→ Task to complete
Output each line of the material exactly as it stands.

→ Data
=======

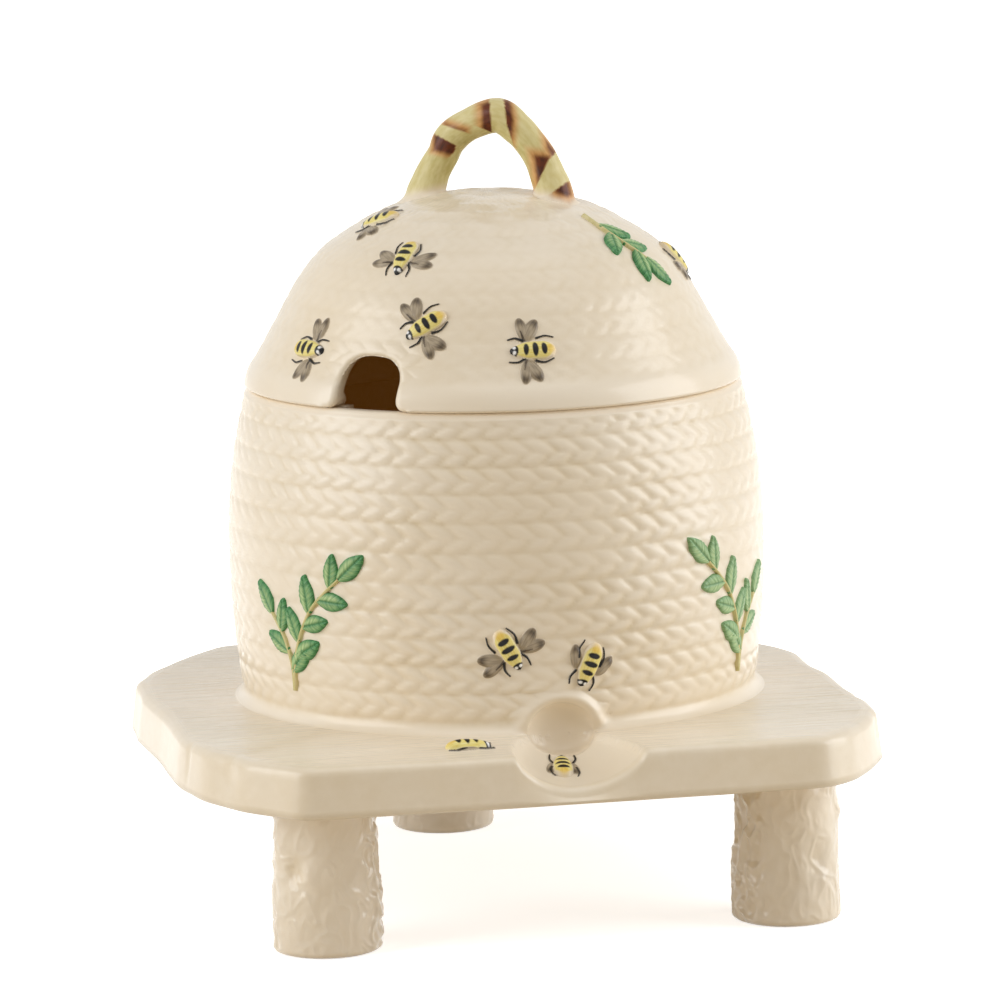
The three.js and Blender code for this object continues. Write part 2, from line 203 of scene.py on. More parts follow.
def write_values(obj: Object, name: str, values: Array) -> None:
    """Keeps a value, or a flat place of three values, for each vertex under a name that materials read."""
    kind, field = ("FLOAT", "value") if values.ndim == 1 else ("FLOAT_VECTOR", "vector")
    kept = obj.data.attributes.get(name) or obj.data.attributes.new(name, kind, "POINT")
    kept.data.foreach_set(field, values.astype(np.float32).ravel())


def read_values(obj: Object, name: str) -> Array:
    """The value of each vertex under a name."""
    values = np.empty(len(obj.data.vertices), np.float32)
    obj.data.attributes[name].data.foreach_get("value", values)
    return values.astype(float)


def select_faces(obj: Object, chosen: Array) -> None:
    """Selects the chosen faces of an object and nothing else, in edit mode.

    Args:
        obj: the object.
        chosen: whether each face is chosen.
    """
    pick(obj)
    switch_to("EDIT")
    bpy.ops.mesh.select_mode(type="FACE")
    bpy.ops.mesh.select_all(action="DESELECT")
    switch_to("OBJECT")
    obj.data.polygons.foreach_set("select", chosen.astype(bool))
    switch_to("EDIT")


def face_centres(obj: Object) -> Array:
    """The middle of each face in mm."""
    flat = np.empty(len(obj.data.polygons) * 3, np.float32)
    obj.data.polygons.foreach_get("center", flat)
    return flat.reshape(-1, 3).astype(float) / MM


def apply_modifier(obj: Object, kind: str, **settings: object) -> None:
    """Adds a modifier with its settings and applies it.

    Args:
        obj: the object.
        kind: the modifier's type.
        settings: values of its properties.
    """
    pick(obj)
    modifier = obj.modifiers.new(kind.lower(), kind)
    for name, value in settings.items():
        setattr(modifier, name, value)
    bpy.ops.object.modifier_apply(modifier=modifier.name)


def close_seams(obj: Object) -> None:
    """Merges doubled vertices and points the faces outwards.

    Args:
        obj: the object.
    """
    pick(obj)
    switch_to("EDIT")
    bpy.ops.mesh.select_all(action="SELECT")
    bpy.ops.mesh.remove_doubles(threshold=MERGE * MM)
    bpy.ops.mesh.normals_make_consistent(inside=False)
    switch_to("OBJECT")


def turned(name: str, outline: Array, tags: Array, columns: int, axis: Pair) -> Object:
    """Turns an outline round an upright axis, as on a wheel.

    Args:
        name: the new piece's name.
        outline: radius and height of each point, from one end to the other.
        tags: a value for each point, kept on its whole ring as "row".
        columns: steps in the full turn.
        axis: where the axis stands.

    Returns:
        The turned piece, closed round the axis.
    """
    deselect_all()
    bpy.ops.mesh.primitive_circle_add(vertices=len(outline), radius=MM)
    obj = named(bpy.context.object, name)
    move_points(obj, np.column_stack([outline[:, 0], np.zeros(len(outline)), outline[:, 1]]))
    write_values(obj, "row", tags)
    switch_to("EDIT")
    bpy.ops.mesh.select_mode(type="EDGE")
    bpy.ops.mesh.select_all(action="DESELECT")
    switch_to("OBJECT")
    ends = {0, len(outline) - 1}
    for edge in obj.data.edges:
        edge.select = set(edge.vertices) == ends
    switch_to("EDIT")
    bpy.ops.mesh.delete(type="EDGE")
    switch_to("OBJECT")
    apply_modifier(
        obj, "SCREW", steps=columns, render_steps=columns, use_merge_vertices=True,
        merge_threshold=MERGE / 2 * MM,
    )
    close_seams(obj)
    move_points(obj, points_of(obj) + np.array([*axis, 0.0]))
    return obj


def flat_sheet(name: str, across: int, along: int) -> tuple[Object, Array, Array]:
    """A flat grid whose vertices run from -1 to 1 both ways.

    Args:
        name: the new piece's name.
        across: steps across it.
        along: steps along it.

    Returns:
        The sheet, and the across and along value of each vertex.
    """
    deselect_all()
    bpy.ops.mesh.primitive_grid_add(x_subdivisions=across, y_subdivisions=along, size=2 * MM)
    obj = named(bpy.context.object, name)
    places = points_of(obj)
    return obj, places[:, 0], places[:, 1]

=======

→ Result for this exercise
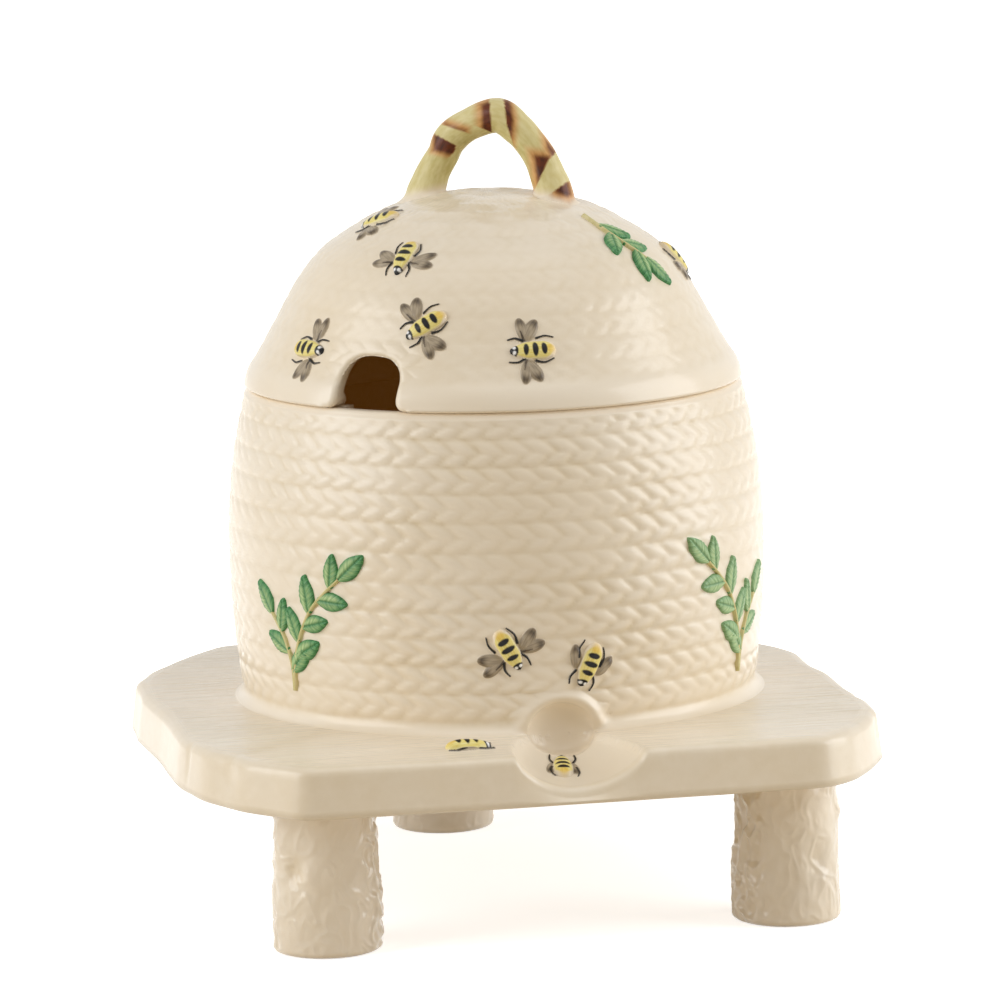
The three.js and Blender code for this object continues. Write part 2, from line 203 of scene.py on. More parts follow.
def write_values(obj: Object, name: str, values: Array) -> None:
    """Keeps a value, or a flat place of three values, for each vertex under a name that materials read."""
    kind, field = ("FLOAT", "value") if values.ndim == 1 else ("FLOAT_VECTOR", "vector")
    kept = obj.data.attributes.get(name) or obj.data.attributes.new(name, kind, "POINT")
    kept.data.foreach_set(field, values.astype(np.float32).ravel())


def read_values(obj: Object, name: str) -> Array:
    """The value of each vertex under a name."""
    values = np.empty(len(obj.data.vertices), np.float32)
    obj.data.attributes[name].data.foreach_get("value", values)
    return values.astype(float)


def select_faces(obj: Object, chosen: Array) -> None:
    """Selects the chosen faces of an object and nothing else, in edit mode.

    Args:
        obj: the object.
        chosen: whether each face is chosen.
    """
    pick(obj)
    switch_to("EDIT")
    bpy.ops.mesh.select_mode(type="FACE")
    bpy.ops.mesh.select_all(action="DESELECT")
    switch_to("OBJECT")
    obj.data.polygons.foreach_set("select", chosen.astype(bool))
    switch_to("EDIT")


def face_centres(obj: Object) -> Array:
    """The middle of each face in mm."""
    flat = np.empty(len(obj.data.polygons) * 3, np.float32)
    obj.data.polygons.foreach_get("center", flat)
    return flat.reshape(-1, 3).astype(float) / MM


def apply_modifier(obj: Object, kind: str, **settings: object) -> None:
    """Adds a modifier with its settings and applies it.

    Args:
        obj: the object.
        kind: the modifier's type.
        settings: values of its properties.
    """
    pick(obj)
    modifier = obj.modifiers.new(kind.lower(), kind)
    for name, value in settings.items():
        setattr(modifier, name, value)
    bpy.ops.object.modifier_apply(modifier=modifier.name)


def close_seams(obj: Object) -> None:
    """Merges doubled vertices and points the faces outwards.

    Args:
        obj: the object.
    """
    pick(obj)
    switch_to("EDIT")
    bpy.ops.mesh.select_all(action="SELECT")
    bpy.ops.mesh.remove_doubles(threshold=MERGE * MM)
    bpy.ops.mesh.normals_make_consistent(inside=False)
    switch_to("OBJECT")


def turned(name: str, outline: Array, tags: Array, columns: int, axis: Pair) -> Object:
    """Turns an outline round an upright axis, as on a wheel.

    Args:
        name: the new piece's name.
        outline: radius and height of each point, from one end to the other.
        tags: a value for each point, kept on its whole ring as "row".
        columns: steps in the full turn.
        axis: where the axis stands.

    Returns:
        The turned piece, closed round the axis.
    """
    deselect_all()
    bpy.ops.mesh.primitive_circle_add(vertices=len(outline), radius=MM)
    obj = named(bpy.context.object, name)
    move_points(obj, np.column_stack([outline[:, 0], np.zeros(len(outline)), outline[:, 1]]))
    write_values(obj, "row", tags)
    switch_to("EDIT")
    bpy.ops.mesh.select_mode(type="EDGE")
    bpy.ops.mesh.select_all(action="DESELECT")
    switch_to("OBJECT")
    ends = {0, len(outline) - 1}
    for edge in obj.data.edges:
        edge.select = set(edge.vertices) == ends
    switch_to("EDIT")
    bpy.ops.mesh.delete(type="EDGE")
    switch_to("OBJECT")
    apply_modifier(
        obj, "SCREW", steps=columns, render_steps=columns, use_merge_vertices=True,
        merge_threshold=MERGE / 2 * MM,
    )
    close_seams(obj)
    move_points(obj, points_of(obj) + np.array([*axis, 0.0]))
    return obj


def flat_sheet(name: str, across: int, along: int) -> tuple[Object, Array, Array]:
    """A flat grid whose vertices run from -1 to 1 both ways.

    Args:
        name: the new piece's name.
        across: steps across it.
        along: steps along it.

    Returns:
        The sheet, and the across and along value of each vertex.
    """
    deselect_all()
    bpy.ops.mesh.primitive_grid_add(x_subdivisions=across, y_subdivisions=along, size=2 * MM)
    obj = named(bpy.context.object, name)
    places = points_of(obj)
    return obj, places[:, 0], places[:, 1]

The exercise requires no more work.